Scientists and engineers have been working to develop a reliable and flexible voice-conversion technique. Most approaches rely on statistical models, with the Gaussian mixture models considered to be mainstream approaches. Unfortunately most of these voice-conversion methods require parallel data to train the system. This means that speech data from the source and target speakers must align so that each frame of the source speaker’s data corresponds with that of the target speaker. This reliance on parallel data poses problems that have prevented the techniques from gaining enough traction to achieve broad adoption.
A voice-conversion technique developed by researchers at the University of Electro-Communications in Japan, however, may offer a more viable alternative. The model created by Toru Nakashika and his colleagues uses an adaptive, restricted Boltzmann machine, which does not require parallel data from two speakers to train the system. Testing has shown that Nakashika’s approach can deconstruct and rebuild the source speaker’s speech, creating a voice that sounds like a different person.

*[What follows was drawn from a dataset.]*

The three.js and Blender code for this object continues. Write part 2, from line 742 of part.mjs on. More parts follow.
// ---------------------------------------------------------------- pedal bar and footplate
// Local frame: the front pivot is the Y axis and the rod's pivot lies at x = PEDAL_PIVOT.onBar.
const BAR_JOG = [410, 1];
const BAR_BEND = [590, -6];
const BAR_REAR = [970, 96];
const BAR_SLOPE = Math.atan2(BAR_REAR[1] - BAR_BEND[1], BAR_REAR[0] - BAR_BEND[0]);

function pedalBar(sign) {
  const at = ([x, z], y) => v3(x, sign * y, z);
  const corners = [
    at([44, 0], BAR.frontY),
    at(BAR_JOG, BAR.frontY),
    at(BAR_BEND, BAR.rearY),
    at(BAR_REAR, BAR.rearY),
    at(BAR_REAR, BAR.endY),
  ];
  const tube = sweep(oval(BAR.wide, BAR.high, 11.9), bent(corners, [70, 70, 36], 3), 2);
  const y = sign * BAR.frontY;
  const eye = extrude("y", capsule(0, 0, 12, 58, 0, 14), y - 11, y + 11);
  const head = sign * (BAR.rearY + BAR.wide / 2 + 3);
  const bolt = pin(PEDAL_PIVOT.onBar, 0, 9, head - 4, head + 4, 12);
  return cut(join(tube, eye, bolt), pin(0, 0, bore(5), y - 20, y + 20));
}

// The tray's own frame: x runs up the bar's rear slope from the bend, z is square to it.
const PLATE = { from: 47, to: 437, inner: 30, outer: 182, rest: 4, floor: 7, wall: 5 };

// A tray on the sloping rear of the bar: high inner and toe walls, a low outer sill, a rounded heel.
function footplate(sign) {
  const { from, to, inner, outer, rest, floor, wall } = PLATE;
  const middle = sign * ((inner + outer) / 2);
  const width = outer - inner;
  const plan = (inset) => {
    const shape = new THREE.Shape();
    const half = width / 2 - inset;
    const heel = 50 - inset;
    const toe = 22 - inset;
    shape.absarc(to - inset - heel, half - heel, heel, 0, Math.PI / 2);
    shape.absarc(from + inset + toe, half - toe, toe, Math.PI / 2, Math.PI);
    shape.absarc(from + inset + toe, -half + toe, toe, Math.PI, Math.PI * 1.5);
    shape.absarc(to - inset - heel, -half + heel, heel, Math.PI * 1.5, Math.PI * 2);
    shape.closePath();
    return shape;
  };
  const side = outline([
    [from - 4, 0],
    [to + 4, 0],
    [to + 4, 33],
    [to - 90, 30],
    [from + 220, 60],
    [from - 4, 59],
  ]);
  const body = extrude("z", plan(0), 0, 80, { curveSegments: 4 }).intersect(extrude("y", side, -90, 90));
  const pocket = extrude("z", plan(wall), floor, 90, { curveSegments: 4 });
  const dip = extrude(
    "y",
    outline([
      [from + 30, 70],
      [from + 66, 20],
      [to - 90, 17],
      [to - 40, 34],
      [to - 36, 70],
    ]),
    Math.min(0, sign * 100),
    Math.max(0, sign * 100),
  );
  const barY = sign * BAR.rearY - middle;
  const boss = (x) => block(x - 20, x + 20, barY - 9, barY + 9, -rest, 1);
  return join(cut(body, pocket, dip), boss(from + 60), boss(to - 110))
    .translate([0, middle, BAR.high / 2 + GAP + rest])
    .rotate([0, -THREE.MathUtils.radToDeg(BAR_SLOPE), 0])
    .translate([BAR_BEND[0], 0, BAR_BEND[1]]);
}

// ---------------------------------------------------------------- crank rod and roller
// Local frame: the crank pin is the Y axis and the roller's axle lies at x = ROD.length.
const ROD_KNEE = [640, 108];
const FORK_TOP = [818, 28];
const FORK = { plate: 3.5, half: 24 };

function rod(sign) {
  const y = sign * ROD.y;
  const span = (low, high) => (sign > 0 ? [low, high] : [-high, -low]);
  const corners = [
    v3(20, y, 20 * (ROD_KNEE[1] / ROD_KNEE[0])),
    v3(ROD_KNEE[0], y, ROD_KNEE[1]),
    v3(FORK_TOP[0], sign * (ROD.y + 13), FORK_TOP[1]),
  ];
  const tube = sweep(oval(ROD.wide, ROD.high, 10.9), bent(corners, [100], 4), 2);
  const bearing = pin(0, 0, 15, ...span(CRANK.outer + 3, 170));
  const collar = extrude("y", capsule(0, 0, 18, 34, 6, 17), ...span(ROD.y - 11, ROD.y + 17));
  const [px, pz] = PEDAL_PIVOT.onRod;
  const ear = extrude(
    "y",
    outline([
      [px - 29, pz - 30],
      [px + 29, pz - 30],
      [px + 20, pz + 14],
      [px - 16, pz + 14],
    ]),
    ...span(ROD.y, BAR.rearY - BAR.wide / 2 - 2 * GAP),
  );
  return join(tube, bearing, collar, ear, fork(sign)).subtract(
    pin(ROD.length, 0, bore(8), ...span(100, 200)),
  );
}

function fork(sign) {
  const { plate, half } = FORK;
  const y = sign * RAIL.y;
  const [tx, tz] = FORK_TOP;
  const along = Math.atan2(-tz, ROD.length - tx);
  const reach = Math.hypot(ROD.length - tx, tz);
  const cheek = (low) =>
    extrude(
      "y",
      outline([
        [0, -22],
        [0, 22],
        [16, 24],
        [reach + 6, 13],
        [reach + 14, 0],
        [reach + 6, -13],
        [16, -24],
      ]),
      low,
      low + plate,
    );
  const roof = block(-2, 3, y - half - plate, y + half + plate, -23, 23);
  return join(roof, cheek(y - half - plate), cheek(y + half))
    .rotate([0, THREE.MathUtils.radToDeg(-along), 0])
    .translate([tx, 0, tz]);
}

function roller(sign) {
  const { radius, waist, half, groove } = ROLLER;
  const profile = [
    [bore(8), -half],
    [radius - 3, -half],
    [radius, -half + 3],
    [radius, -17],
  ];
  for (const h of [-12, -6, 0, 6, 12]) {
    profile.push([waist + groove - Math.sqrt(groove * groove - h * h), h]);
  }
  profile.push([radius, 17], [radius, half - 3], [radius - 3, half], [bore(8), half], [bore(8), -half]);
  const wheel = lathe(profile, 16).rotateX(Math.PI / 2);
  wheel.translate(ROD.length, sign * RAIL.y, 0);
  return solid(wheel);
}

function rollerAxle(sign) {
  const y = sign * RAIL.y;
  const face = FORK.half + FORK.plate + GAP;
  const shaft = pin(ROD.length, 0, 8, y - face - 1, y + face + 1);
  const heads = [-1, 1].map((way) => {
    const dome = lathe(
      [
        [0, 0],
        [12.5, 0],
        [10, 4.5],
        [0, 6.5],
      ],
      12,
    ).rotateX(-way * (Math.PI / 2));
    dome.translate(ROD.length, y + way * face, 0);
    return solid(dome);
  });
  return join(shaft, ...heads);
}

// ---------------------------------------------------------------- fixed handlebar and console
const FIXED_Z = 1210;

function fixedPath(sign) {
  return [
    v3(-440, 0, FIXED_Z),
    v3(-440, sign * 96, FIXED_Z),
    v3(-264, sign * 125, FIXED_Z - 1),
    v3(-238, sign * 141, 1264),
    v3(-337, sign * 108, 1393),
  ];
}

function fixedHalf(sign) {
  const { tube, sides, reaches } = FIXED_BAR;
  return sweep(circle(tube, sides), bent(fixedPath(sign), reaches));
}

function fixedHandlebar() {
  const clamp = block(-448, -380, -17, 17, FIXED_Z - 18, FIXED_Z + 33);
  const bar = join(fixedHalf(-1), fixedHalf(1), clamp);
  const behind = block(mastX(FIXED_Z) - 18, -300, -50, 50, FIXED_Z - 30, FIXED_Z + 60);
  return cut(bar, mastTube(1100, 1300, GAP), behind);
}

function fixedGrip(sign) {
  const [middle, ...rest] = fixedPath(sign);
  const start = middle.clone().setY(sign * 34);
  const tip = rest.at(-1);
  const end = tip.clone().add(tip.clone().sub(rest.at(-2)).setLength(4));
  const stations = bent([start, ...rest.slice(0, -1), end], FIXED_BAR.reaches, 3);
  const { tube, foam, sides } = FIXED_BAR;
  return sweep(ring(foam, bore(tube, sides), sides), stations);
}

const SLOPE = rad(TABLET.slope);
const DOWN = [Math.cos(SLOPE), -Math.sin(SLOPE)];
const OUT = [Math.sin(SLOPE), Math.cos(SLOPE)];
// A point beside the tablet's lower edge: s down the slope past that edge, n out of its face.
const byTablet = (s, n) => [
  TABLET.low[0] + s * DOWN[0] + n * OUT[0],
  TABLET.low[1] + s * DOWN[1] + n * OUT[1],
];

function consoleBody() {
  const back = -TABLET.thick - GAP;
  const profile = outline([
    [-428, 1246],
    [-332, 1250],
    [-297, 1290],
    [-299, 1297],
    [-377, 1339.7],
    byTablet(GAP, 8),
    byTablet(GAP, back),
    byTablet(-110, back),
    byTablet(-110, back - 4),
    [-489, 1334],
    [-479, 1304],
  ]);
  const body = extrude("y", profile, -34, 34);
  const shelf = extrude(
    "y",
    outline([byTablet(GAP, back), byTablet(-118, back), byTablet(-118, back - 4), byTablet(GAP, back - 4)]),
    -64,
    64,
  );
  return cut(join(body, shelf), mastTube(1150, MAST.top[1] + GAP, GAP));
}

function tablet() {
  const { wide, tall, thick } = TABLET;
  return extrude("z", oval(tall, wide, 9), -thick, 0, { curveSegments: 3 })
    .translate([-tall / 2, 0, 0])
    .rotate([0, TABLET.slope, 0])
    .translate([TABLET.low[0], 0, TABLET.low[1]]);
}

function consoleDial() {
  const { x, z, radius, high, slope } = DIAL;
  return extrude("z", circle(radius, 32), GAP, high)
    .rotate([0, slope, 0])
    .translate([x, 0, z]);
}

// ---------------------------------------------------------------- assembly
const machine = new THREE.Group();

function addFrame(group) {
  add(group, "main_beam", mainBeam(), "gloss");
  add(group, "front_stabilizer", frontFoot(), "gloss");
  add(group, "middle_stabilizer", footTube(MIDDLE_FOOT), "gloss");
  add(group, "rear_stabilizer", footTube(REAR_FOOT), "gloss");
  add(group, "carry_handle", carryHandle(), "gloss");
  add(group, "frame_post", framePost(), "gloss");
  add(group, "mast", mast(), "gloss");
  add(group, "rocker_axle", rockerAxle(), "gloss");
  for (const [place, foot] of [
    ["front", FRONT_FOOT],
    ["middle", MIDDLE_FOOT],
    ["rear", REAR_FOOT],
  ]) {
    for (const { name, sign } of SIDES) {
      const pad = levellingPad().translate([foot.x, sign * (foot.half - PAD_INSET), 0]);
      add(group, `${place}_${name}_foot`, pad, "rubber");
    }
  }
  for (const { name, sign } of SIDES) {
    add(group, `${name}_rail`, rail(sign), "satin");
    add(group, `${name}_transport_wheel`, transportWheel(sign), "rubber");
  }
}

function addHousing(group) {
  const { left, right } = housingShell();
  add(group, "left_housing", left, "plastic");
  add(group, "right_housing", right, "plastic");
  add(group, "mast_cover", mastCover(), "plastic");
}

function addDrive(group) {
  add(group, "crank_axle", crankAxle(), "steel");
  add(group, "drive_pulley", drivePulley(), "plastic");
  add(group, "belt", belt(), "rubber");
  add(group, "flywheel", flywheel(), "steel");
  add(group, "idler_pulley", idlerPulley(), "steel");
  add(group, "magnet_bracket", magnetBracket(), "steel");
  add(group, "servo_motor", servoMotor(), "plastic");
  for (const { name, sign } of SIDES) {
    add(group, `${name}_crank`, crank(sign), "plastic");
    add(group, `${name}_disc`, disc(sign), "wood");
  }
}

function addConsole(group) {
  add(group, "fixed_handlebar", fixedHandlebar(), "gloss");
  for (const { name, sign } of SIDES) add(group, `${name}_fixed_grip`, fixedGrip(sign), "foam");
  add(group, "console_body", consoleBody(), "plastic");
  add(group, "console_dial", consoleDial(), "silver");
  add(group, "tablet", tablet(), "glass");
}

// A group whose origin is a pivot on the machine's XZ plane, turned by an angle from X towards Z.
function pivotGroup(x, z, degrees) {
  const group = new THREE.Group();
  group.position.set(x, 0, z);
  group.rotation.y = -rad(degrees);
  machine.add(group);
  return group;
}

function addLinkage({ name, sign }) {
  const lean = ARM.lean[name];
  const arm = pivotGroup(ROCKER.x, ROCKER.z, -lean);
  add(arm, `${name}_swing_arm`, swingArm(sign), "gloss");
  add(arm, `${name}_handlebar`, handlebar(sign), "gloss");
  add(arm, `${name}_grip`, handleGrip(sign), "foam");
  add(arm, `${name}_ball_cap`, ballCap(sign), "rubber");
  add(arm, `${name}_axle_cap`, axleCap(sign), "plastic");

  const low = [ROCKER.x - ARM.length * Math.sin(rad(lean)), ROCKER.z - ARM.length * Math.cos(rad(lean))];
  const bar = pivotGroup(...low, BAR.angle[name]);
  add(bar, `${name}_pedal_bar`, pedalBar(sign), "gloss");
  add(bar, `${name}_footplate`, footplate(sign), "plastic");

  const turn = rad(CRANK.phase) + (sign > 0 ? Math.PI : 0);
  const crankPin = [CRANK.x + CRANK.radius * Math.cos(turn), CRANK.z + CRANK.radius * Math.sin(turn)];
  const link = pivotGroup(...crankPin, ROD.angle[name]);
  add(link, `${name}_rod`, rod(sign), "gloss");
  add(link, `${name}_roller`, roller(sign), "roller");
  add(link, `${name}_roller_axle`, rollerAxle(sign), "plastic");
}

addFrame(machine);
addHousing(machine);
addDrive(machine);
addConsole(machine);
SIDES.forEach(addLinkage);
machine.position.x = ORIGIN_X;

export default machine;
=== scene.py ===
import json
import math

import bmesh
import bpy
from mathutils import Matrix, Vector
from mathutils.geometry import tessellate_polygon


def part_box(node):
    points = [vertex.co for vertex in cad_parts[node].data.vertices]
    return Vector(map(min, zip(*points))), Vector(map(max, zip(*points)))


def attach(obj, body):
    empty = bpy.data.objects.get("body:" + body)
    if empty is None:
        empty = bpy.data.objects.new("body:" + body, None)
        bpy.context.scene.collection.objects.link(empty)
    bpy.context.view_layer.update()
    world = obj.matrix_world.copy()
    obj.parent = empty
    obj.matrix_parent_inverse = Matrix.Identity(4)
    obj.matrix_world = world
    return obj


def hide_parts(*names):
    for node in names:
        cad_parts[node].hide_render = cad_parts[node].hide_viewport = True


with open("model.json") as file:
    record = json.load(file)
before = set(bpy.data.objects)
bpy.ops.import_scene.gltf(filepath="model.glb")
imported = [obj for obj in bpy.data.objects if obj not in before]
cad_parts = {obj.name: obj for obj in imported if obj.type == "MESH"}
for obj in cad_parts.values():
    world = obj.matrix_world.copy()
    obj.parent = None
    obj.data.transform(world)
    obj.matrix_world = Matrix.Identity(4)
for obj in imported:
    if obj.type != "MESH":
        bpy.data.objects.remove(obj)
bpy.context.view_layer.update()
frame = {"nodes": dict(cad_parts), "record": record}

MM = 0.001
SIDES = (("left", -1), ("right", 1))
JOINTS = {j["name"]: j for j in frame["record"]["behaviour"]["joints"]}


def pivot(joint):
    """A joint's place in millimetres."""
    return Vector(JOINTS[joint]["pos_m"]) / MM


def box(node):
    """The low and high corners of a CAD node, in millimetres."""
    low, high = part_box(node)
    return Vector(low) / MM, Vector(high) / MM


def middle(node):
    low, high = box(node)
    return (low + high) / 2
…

The researchers have based this voice-conversion model on the premise that the acoustic features of speech consist of two layers: neutral phonological information, which is not associated with a specific person; and speaker identity features, which make words sound like they come from a specific speaker. After training the system, the researchers found that the model’s performance was comparable to that of existing parallel-trained models, with one exception. It offered a unique advantage: the system can generate new phonemic sounds for the target speaker—providing target speakers speech generation of a different language.
While this technology is still in the early stages of its development, the simple, intuitive and flexible nature of the model promises to open the door for a number of applications. These include security functions—such as speaker identification and authentication—and interface control modalities, such as speech recognition.